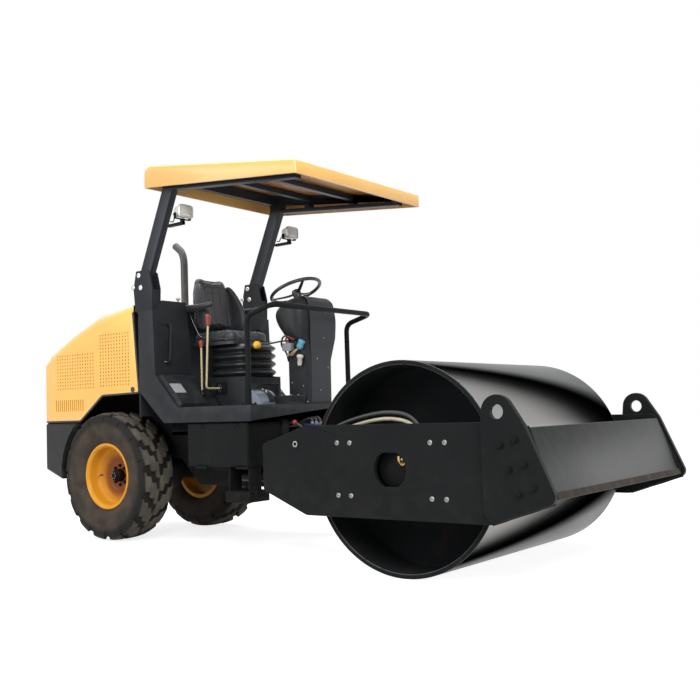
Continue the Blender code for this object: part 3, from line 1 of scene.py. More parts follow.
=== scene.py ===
"""The looks of the road roller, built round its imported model.

Sizes are in metres in the machine's own frame: X towards the drum with the drum's axis over X = 0, Y to the machine's
left, Z up from the ground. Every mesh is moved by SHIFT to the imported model's frame when it is made.
"""
from __future__ import annotations

import json
import logging
import math
from dataclasses import dataclass
from enum import Enum
from typing import Iterable, Sequence

import bmesh
import bpy
import numpy as np
from mathutils import Matrix, Vector

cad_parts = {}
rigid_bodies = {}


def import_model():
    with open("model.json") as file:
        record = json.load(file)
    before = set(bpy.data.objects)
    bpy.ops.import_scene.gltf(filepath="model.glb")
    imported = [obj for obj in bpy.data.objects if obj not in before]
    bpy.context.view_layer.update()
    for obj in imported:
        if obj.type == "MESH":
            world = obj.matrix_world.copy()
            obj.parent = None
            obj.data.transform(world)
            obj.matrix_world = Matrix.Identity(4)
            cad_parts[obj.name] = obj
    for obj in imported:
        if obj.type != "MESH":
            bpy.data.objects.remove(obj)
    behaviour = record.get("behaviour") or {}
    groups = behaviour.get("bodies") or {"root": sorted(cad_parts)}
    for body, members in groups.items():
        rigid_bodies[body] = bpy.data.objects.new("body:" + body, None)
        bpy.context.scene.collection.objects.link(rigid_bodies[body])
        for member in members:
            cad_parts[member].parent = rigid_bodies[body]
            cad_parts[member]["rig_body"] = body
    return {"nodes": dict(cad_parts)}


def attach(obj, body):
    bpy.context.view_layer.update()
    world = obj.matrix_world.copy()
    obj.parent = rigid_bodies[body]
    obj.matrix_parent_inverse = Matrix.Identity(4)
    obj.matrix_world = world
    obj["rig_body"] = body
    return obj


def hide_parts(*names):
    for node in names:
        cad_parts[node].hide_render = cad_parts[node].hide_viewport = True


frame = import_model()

LOG = logging.getLogger("road_roller")
SHIFT = np.array([1.31, 0.0, 0.0])
TAU = 2.0 * math.pi
REAR = "rear_section"
JOIN_DISTANCE = 0.00002
FLAT_ANGLE = math.radians(0.4)
TREAD_EDGE = 0.133
Colour = tuple[float, float, float]
Point = Sequence[float]


class Side(Enum):
    """The machine's two sides, with the sign of Y."""

    RIGHT = -1
    LEFT = 1

    @property
    def word(self) -> str:
        """The side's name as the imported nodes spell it."""
        return self.name.lower()


# Shader graphs


class Wire:
    """A node's output that takes part in arithmetic."""

    def __init__(self, graph: "Graph", socket: bpy.types.NodeSocket) -> None:
        """Keeps the graph that grows with each operation, and the socket."""
        self.graph = graph
        self.socket = socket

    def _with(self, operation: str, *others: "Wire | float") -> "Wire":
        """One Math node on this value and the others."""
        return self.graph.node("ShaderNodeMath", {"operation": operation}, dict(enumerate((self, *others))))

    def __add__(self, other: "Wire | float") -> "Wire":
        """The sum."""
        return self._with("ADD", other)

    __radd__ = __add__

    def __mul__(self, other: "Wire | float") -> "Wire":
        """The product."""
        return self._with("MULTIPLY", other)

    __rmul__ = __mul__

    def __sub__(self, other: "Wire | float") -> "Wire":
        """The difference."""
        return self._with("SUBTRACT", other)

    def __rsub__(self, other: float) -> "Wire":
        """The difference from a number."""
        return self.graph.node("ShaderNodeMath", {"operation": "SUBTRACT"}, {0: other, 1: self})

    def __truediv__(self, other: "Wire | float") -> "Wire":
        """The quotient."""
        return self._with("DIVIDE", other)

    def __pow__(self, other: float) -> "Wire":
        """The power."""
        return self._with("POWER", other)

    def __abs__(self) -> "Wire":
        """The size without its sign."""
        return self._with("ABSOLUTE")

    def top(self, other: "Wire | float") -> "Wire":
        """The larger of the two."""
        return self._with("MAXIMUM", other)

    def ramp(self, low: float, high: float) -> "Wire":
        """A smooth rise from 0 at low to 1 at high, which may be the smaller number."""
        return self.graph.node(
            "ShaderNodeMapRange", {"interpolation_type": "SMOOTHSTEP"},
            {"Value": self, "From Min": low, "From Max": high, "To Min": 0.0, "To Max": 1.0})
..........
Take the material above and return all of it exactly.

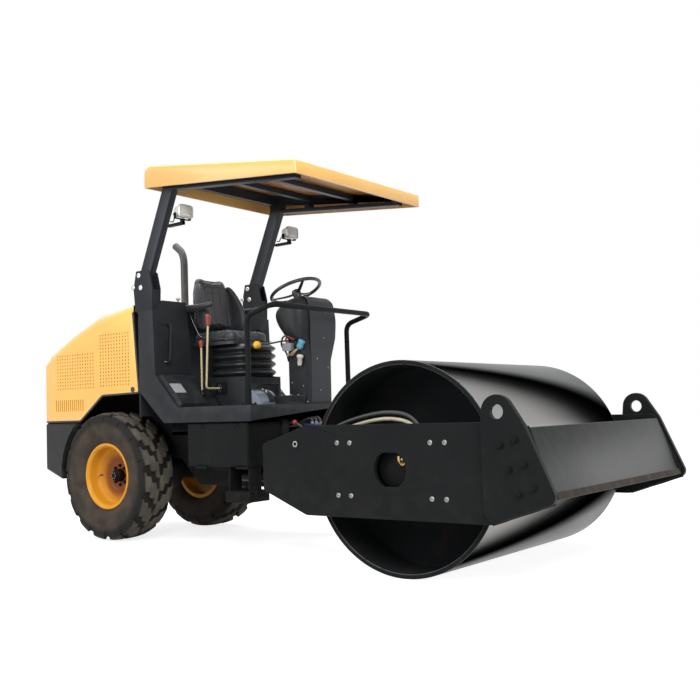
Continue the Blender code for this object: part 3, from line 1 of scene.py. More parts follow.
=== scene.py ===
"""The looks of the road roller, built round its imported model.

Sizes are in metres in the machine's own frame: X towards the drum with the drum's axis over X = 0, Y to the machine's
left, Z up from the ground. Every mesh is moved by SHIFT to the imported model's frame when it is made.
"""
from __future__ import annotations

import json
import logging
import math
from dataclasses import dataclass
from enum import Enum
from typing import Iterable, Sequence

import bmesh
import bpy
import numpy as np
from mathutils import Matrix, Vector

cad_parts = {}
rigid_bodies = {}


def import_model():
    with open("model.json") as file:
        record = json.load(file)
    before = set(bpy.data.objects)
    bpy.ops.import_scene.gltf(filepath="model.glb")
    imported = [obj for obj in bpy.data.objects if obj not in before]
    bpy.context.view_layer.update()
    for obj in imported:
        if obj.type == "MESH":
            world = obj.matrix_world.copy()
            obj.parent = None
            obj.data.transform(world)
            obj.matrix_world = Matrix.Identity(4)
            cad_parts[obj.name] = obj
    for obj in imported:
        if obj.type != "MESH":
            bpy.data.objects.remove(obj)
    behaviour = record.get("behaviour") or {}
    groups = behaviour.get("bodies") or {"root": sorted(cad_parts)}
    for body, members in groups.items():
        rigid_bodies[body] = bpy.data.objects.new("body:" + body, None)
        bpy.context.scene.collection.objects.link(rigid_bodies[body])
        for member in members:
            cad_parts[member].parent = rigid_bodies[body]
            cad_parts[member]["rig_body"] = body
    return {"nodes": dict(cad_parts)}


def attach(obj, body):
    bpy.context.view_layer.update()
    world = obj.matrix_world.copy()
    obj.parent = rigid_bodies[body]
    obj.matrix_parent_inverse = Matrix.Identity(4)
    obj.matrix_world = world
    obj["rig_body"] = body
    return obj


def hide_parts(*names):
    for node in names:
        cad_parts[node].hide_render = cad_parts[node].hide_viewport = True


frame = import_model()

LOG = logging.getLogger("road_roller")
SHIFT = np.array([1.31, 0.0, 0.0])
TAU = 2.0 * math.pi
REAR = "rear_section"
JOIN_DISTANCE = 0.00002
FLAT_ANGLE = math.radians(0.4)
TREAD_EDGE = 0.133
Colour = tuple[float, float, float]
Point = Sequence[float]


class Side(Enum):
    """The machine's two sides, with the sign of Y."""

    RIGHT = -1
    LEFT = 1

    @property
    def word(self) -> str:
        """The side's name as the imported nodes spell it."""
        return self.name.lower()


# Shader graphs


class Wire:
    """A node's output that takes part in arithmetic."""

    def __init__(self, graph: "Graph", socket: bpy.types.NodeSocket) -> None:
        """Keeps the graph that grows with each operation, and the socket."""
        self.graph = graph
        self.socket = socket

    def _with(self, operation: str, *others: "Wire | float") -> "Wire":
        """One Math node on this value and the others."""
        return self.graph.node("ShaderNodeMath", {"operation": operation}, dict(enumerate((self, *others))))

    def __add__(self, other: "Wire | float") -> "Wire":
        """The sum."""
        return self._with("ADD", other)

    __radd__ = __add__

    def __mul__(self, other: "Wire | float") -> "Wire":
        """The product."""
        return self._with("MULTIPLY", other)

    __rmul__ = __mul__

    def __sub__(self, other: "Wire | float") -> "Wire":
        """The difference."""
        return self._with("SUBTRACT", other)

    def __rsub__(self, other: float) -> "Wire":
        """The difference from a number."""
        return self.graph.node("ShaderNodeMath", {"operation": "SUBTRACT"}, {0: other, 1: self})

    def __truediv__(self, other: "Wire | float") -> "Wire":
        """The quotient."""
        return self._with("DIVIDE", other)

    def __pow__(self, other: float) -> "Wire":
        """The power."""
        return self._with("POWER", other)

    def __abs__(self) -> "Wire":
        """The size without its sign."""
        return self._with("ABSOLUTE")

    def top(self, other: "Wire | float") -> "Wire":
        """The larger of the two."""
        return self._with("MAXIMUM", other)

    def ramp(self, low: float, high: float) -> "Wire":
        """A smooth rise from 0 at low to 1 at high, which may be the smaller number."""
        return self.graph.node(
            "ShaderNodeMapRange", {"interpolation_type": "SMOOTHSTEP"},
            {"Value": self, "From Min": low, "From Max": high, "To Min": 0.0, "To Max": 1.0})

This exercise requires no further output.